Director Billy Hazelrod (Joe Warfield) wants to make a biker movie in a small town where all of the interactions are real. He wants people to live and breathe their roles, but seeing as how the town already distrusts not just bikers but these Hollywood types, he’s basically setting up a horrible tragedy. Or maybe that’s what he intended all along. Why else would he set a sexual assault scene in a church, surrounded by real worshippers? And why is anyone surprised when they stop kneeling and start attacking the bikers — who they think are real — as the cameras keep rolling?
Sue Bernard (Faster, Pussycat! Kill! Kill!) is the lead actress who starts taking her role too seriously. Andrea Cagan (The Hot Box) is the local girl who gets seduced by the dream factory that has taken over her small town. And John Holmes plays a cop!

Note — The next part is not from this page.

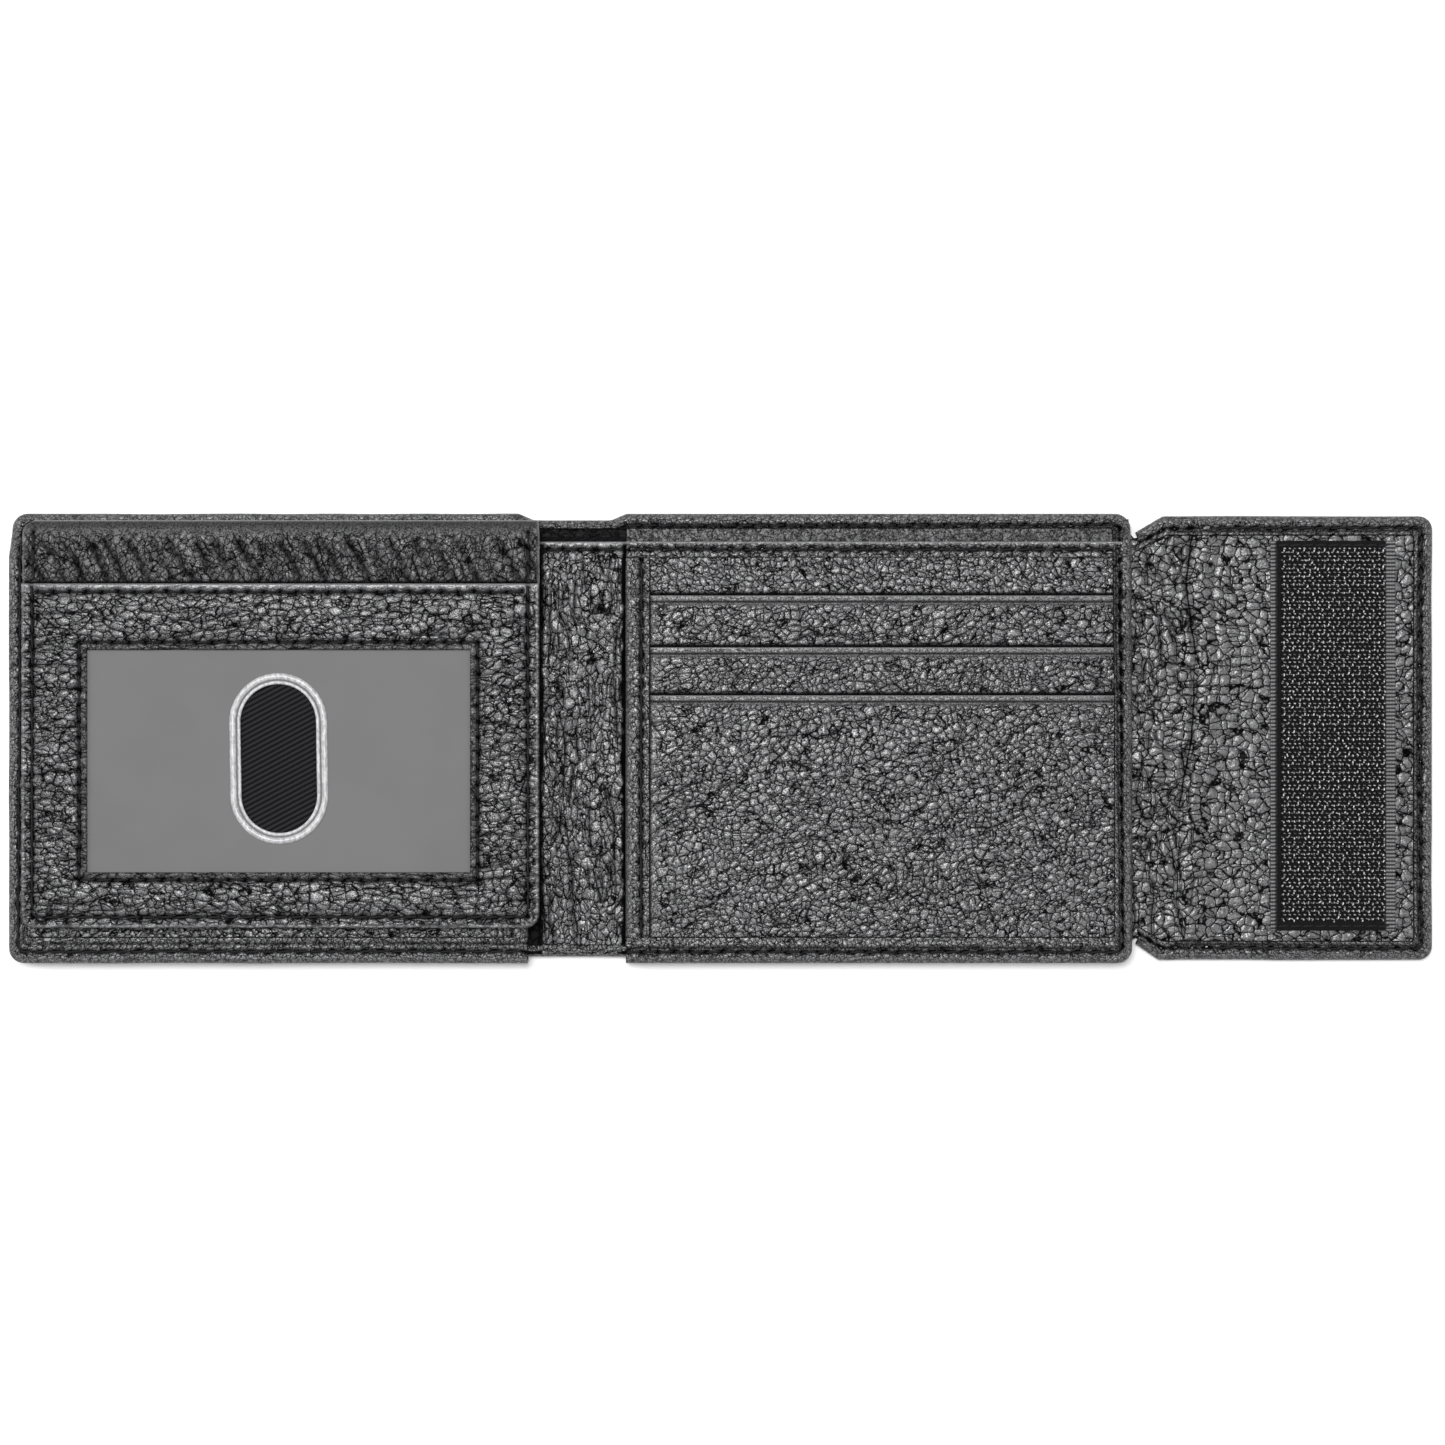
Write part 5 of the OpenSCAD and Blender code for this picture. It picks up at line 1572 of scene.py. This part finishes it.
def loop_patch():
    """The loop patch on the outside of the cover, its pile, and its seam."""
    lo, hi = box("loop_patch")
    outline, edge = rounded(lo[0], lo[1], hi[0], hi[1], (0.4, 0.4, 0.4, 0.4))
    base = slab("loop_patch", lines(lo[0], hi[0], 0.5, rim=0.2), lines(lo[1], hi[1], 0.5, rim=0.2),
                level(hi[2] - 0.1), lambda x, y: 0.22 + 0.05 * fractal(x / 1.1, y / 1.1, 121), PILE, edge,
                outline, roll=0.2)
    settle(base, ["loop_patch"], "left_panel")
    rng = np.random.default_rng(9)
    curves = []
    for gx in np.arange(lo[0] + 2.2, hi[0] - 2.0, 0.95):
        for gy in np.arange(lo[1] + 2.2, hi[1] - 2.0, 0.95):
            x, y = gx + rng.normal(0, 0.22), gy + rng.normal(0, 0.22)
            a = rng.random() * 2 * math.pi
            r = 0.35 + 0.2 * rng.random()
            pts = []
            for t in np.linspace(0, 1, 6):
                b = math.pi * t
                pts.append((x + r * math.cos(b) * math.cos(a), y + r * math.cos(b) * math.sin(a),
                            0.26 - 0.22 * math.sin(b)))
            curves.append(pts)
    settle(tubes("loop_pile", curves, 0.07, 4, PILE), [], "left_panel")
    x0, y0, x1, y1, z = lo[0] + 0.9, lo[1] + 0.9, hi[0] - 0.9, hi[1] - 0.9, 0.32
    corners = [(x0, y0, z), (x1, y0, z), (x1, y1, z), (x0, y1, z), (x0, y0, z)]
    threads("loop_patch_seam", [list(pair) for pair in zip(corners, corners[1:])], "left_panel", **TAPE_SEAM)


hook_tape()
loop_patch()


# ---- Floor, light and camera ----
VIEW_WIDTH = 0.2861
LENS, SENSOR = 85, 36
LIGHTS = (("softbox_top", (-0.12, 0.22, 1.25), 15.5),
          ("softbox_left", (-0.95, 0.35, 0.75), 4.5),
          ("softbox_right", (0.9, -0.3, 0.8), 3.0))


def stage():
    """A pale floor, a dim white world, three softboxes, and the camera straight above the wallet."""
    n = Nodes("pale_floor")
    n.link((0.93, 0.93, 0.93, 1), "Base Color")
    n.link(0.9, "Roughness")
    n.link(0.0, "Specular IOR Level")
    half = 3.0
    mesh = bpy.data.meshes.new("floor")
    corners = [(-half, -half, 0), (half, -half, 0), (half, half, 0), (-half, half, 0)]
    mesh.from_pydata(corners, [], [(0, 1, 2, 3)])
    mesh.materials.append(n.mat)
    floor = bpy.data.objects.new("floor", mesh)
    bpy.context.scene.collection.objects.link(floor)
    floor.location.z = -0.0002

    world = bpy.data.worlds.new("studio")
    bpy.context.scene.world = world
    world.use_nodes = True
    world.node_tree.nodes["Background"].inputs[0].default_value = (1, 1, 1, 1)
    world.node_tree.nodes["Background"].inputs[1].default_value = 0.22
    for name, place, power in LIGHTS:
        light = bpy.data.lights.new(name, "AREA")
        light.size = 0.5
        light.energy = power
        lamp = bpy.data.objects.new(name, light)
        lamp.location = place
        lamp.rotation_euler = (Vector((0, 0, 0)) - Vector(place)).to_track_quat("-Z", "Y").to_euler()
        bpy.context.scene.collection.objects.link(lamp)

    camera_data = bpy.data.cameras.new("camera")
    camera_data.lens = LENS
    camera_data.sensor_width = SENSOR
    camera = bpy.data.objects.new("camera", camera_data)
    camera.location = (0.0001, 0.0031, VIEW_WIDTH * LENS / SENSOR + 0.004)
    camera.rotation_euler = (0, 0, 0)
    bpy.context.scene.collection.objects.link(camera)
    bpy.context.scene.camera = camera
    bpy.context.scene.view_settings.view_transform = "Standard"


stage()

The idea of this movie is way more interesting than the film itself. If I write and tell you that an accidental killing in this film becomes part of the movie that is being made within the movie and it’s about art and life intersecting, it comes off that this film is able to turn that storyline into something meaningful. It gets close through it’s very fly on the wall way of being shot. Yet it’s so talky that it feels like it will take a long time to get there. If made by a better filmmaker, it may have.
Speaking of those filmmakers, this was directed and co-written (with Earl Jay) by Gerald Sindell, who also made H.O.T.S., a movie that was on cable seemingly non-stop in the middle of the masturbatory night in my teenage years.